**** Dataset content ****

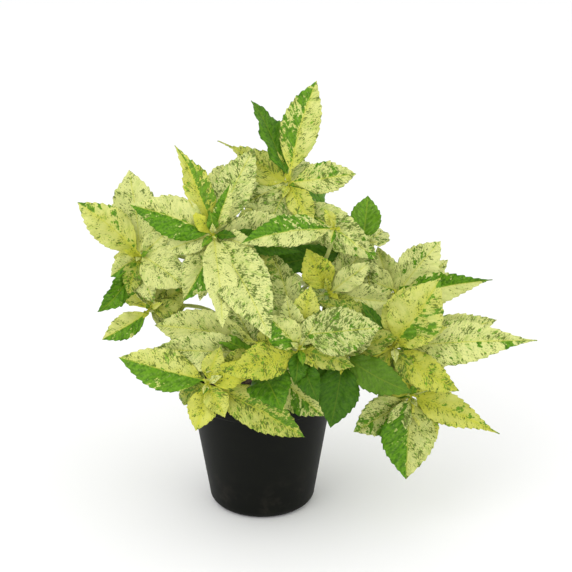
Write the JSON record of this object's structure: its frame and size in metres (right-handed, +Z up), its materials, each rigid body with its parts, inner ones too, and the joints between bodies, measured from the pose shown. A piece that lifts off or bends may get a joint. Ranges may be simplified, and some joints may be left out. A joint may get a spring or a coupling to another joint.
{
  "type": "potted pellionia",
  "caption": "Bushy variegated pellionia with pointed, toothed, cream and green speckled leaves, growing from soil in a plain round black tapered nursery pot.",
  "frame": {"origin": "centre of the pot's flat underside, on the surface it stands on", "axes": "+Z up along the pot's axis; -Y towards the plant's fuller side, +X towards its widest spread"},
  "size_m": [0.3185, 0.2012, 0.3082],
  "materials": {
    "pot": "plain near-black moulded plastic, satin matt",
    "soil": null,
    "stem": null,
    "leaf": null
  },
  "bodies": {
    "root": {"pot": "pot", "soil": "soil", "stem_top": "stem", "stem_left": "stem", "stem_front": "stem", "stem_right": "stem", "stem_rear": "stem", "leaf_top_up": "leaf", "leaf_top_blade": "leaf", "leaf_top_right": "leaf", "leaf_top_tail": "leaf", "leaf_top_down": "leaf", "leaf_top_shawl": "leaf", "leaf_shoulder_left": "leaf", "leaf_green_up": "leaf", "leaf_heart_up_left": "leaf", "leaf_heart_left": "leaf", "leaf_heart_down_left": "leaf", "leaf_heart_down": "leaf", "leaf_heart_up": "leaf", "leaf_heart_up_right": "leaf", "leaf_heart_right": "leaf", "leaf_left_out": "leaf", "leaf_left_up": "leaf", "leaf_left_in": "leaf", "leaf_left_hang": "leaf", "leaf_low_left_out": "leaf", "leaf_low_left_in": "leaf", "leaf_sill_back": "leaf", "leaf_sill_left": "leaf", "leaf_sill_round": "leaf", "leaf_sill_low": "leaf", "leaf_brim_left": "leaf", "leaf_brim_hang": "leaf", "leaf_brim_right": "leaf", "leaf_front_broad": "leaf", "leaf_front_up": "leaf", "leaf_front_gold": "leaf", "leaf_front_dark": "leaf", "leaf_front_tall": "leaf", "leaf_step_deep": "leaf", "leaf_step_olive": "leaf", "leaf_middle_gold": "leaf", "leaf_middle_right": "leaf", "leaf_right_up": "leaf", "leaf_right_out": "leaf", "leaf_right_in": "leaf", "leaf_far_up": "leaf", "leaf_far_out": "leaf", "leaf_far_behind": "leaf", "leaf_far_low": "leaf", "leaf_low_right_out": "leaf", "leaf_low_right_down": "leaf", "leaf_low_right_in": "leaf", "leaf_rear_top_up": "leaf", "leaf_rear_top_down": "leaf", "leaf_rear_left_out": "leaf", "leaf_rear_left_down": "leaf", "leaf_rear_right_out": "leaf", "leaf_rear_right_down": "leaf"}
  },
  "joints": []
}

****

#### [Task objective]
From the listing above, reproduce all the lines exactly.

#### [Written reply]
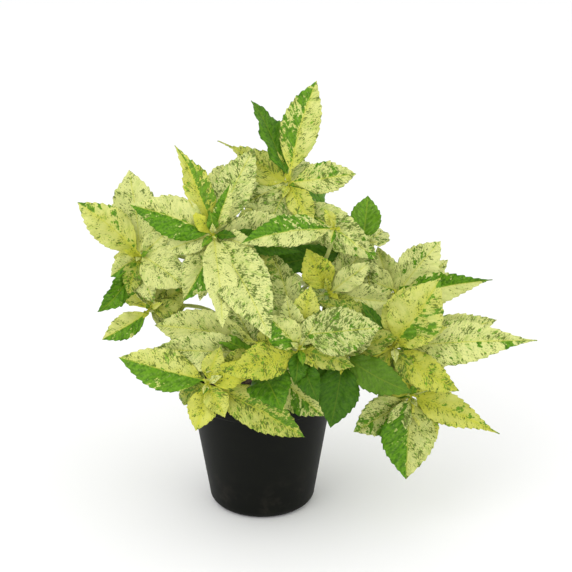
Write the JSON record of this object's structure: its frame and size in metres (right-handed, +Z up), its materials, each rigid body with its parts, inner ones too, and the joints between bodies, measured from the pose shown. A piece that lifts off or bends may get a joint. Ranges may be simplified, and some joints may be left out. A joint may get a spring or a coupling to another joint.
{
  "type": "potted pellionia",
  "caption": "Bushy variegated pellionia with pointed, toothed, cream and green speckled leaves, growing from soil in a plain round black tapered nursery pot.",
  "frame": {"origin": "centre of the pot's flat underside, on the surface it stands on", "axes": "+Z up along the pot's axis; -Y towards the plant's fuller side, +X towards its widest spread"},
  "size_m": [0.3185, 0.2012, 0.3082],
  "materials": {
    "pot": "plain near-black moulded plastic, satin matt",
    "soil": null,
    "stem": null,
    "leaf": null
  },
  "bodies": {
    "root": {"pot": "pot", "soil": "soil", "stem_top": "stem", "stem_left": "stem", "stem_front": "stem", "stem_right": "stem", "stem_rear": "stem", "leaf_top_up": "leaf", "leaf_top_blade": "leaf", "leaf_top_right": "leaf", "leaf_top_tail": "leaf", "leaf_top_down": "leaf", "leaf_top_shawl": "leaf", "leaf_shoulder_left": "leaf", "leaf_green_up": "leaf", "leaf_heart_up_left": "leaf", "leaf_heart_left": "leaf", "leaf_heart_down_left": "leaf", "leaf_heart_down": "leaf", "leaf_heart_up": "leaf", "leaf_heart_up_right": "leaf", "leaf_heart_right": "leaf", "leaf_left_out": "leaf", "leaf_left_up": "leaf", "leaf_left_in": "leaf", "leaf_left_hang": "leaf", "leaf_low_left_out": "leaf", "leaf_low_left_in": "leaf", "leaf_sill_back": "leaf", "leaf_sill_left": "leaf", "leaf_sill_round": "leaf", "leaf_sill_low": "leaf", "leaf_brim_left": "leaf", "leaf_brim_hang": "leaf", "leaf_brim_right": "leaf", "leaf_front_broad": "leaf", "leaf_front_up": "leaf", "leaf_front_gold": "leaf", "leaf_front_dark": "leaf", "leaf_front_tall": "leaf", "leaf_step_deep": "leaf", "leaf_step_olive": "leaf", "leaf_middle_gold": "leaf", "leaf_middle_right": "leaf", "leaf_right_up": "leaf", "leaf_right_out": "leaf", "leaf_right_in": "leaf", "leaf_far_up": "leaf", "leaf_far_out": "leaf", "leaf_far_behind": "leaf", "leaf_far_low": "leaf", "leaf_low_right_out": "leaf", "leaf_low_right_down": "leaf", "leaf_low_right_in": "leaf", "leaf_rear_top_up": "leaf", "leaf_rear_top_down": "leaf", "leaf_rear_left_out": "leaf", "leaf_rear_left_down": "leaf", "leaf_rear_right_out": "leaf", "leaf_rear_right_down": "leaf"}
  },
  "joints": []
}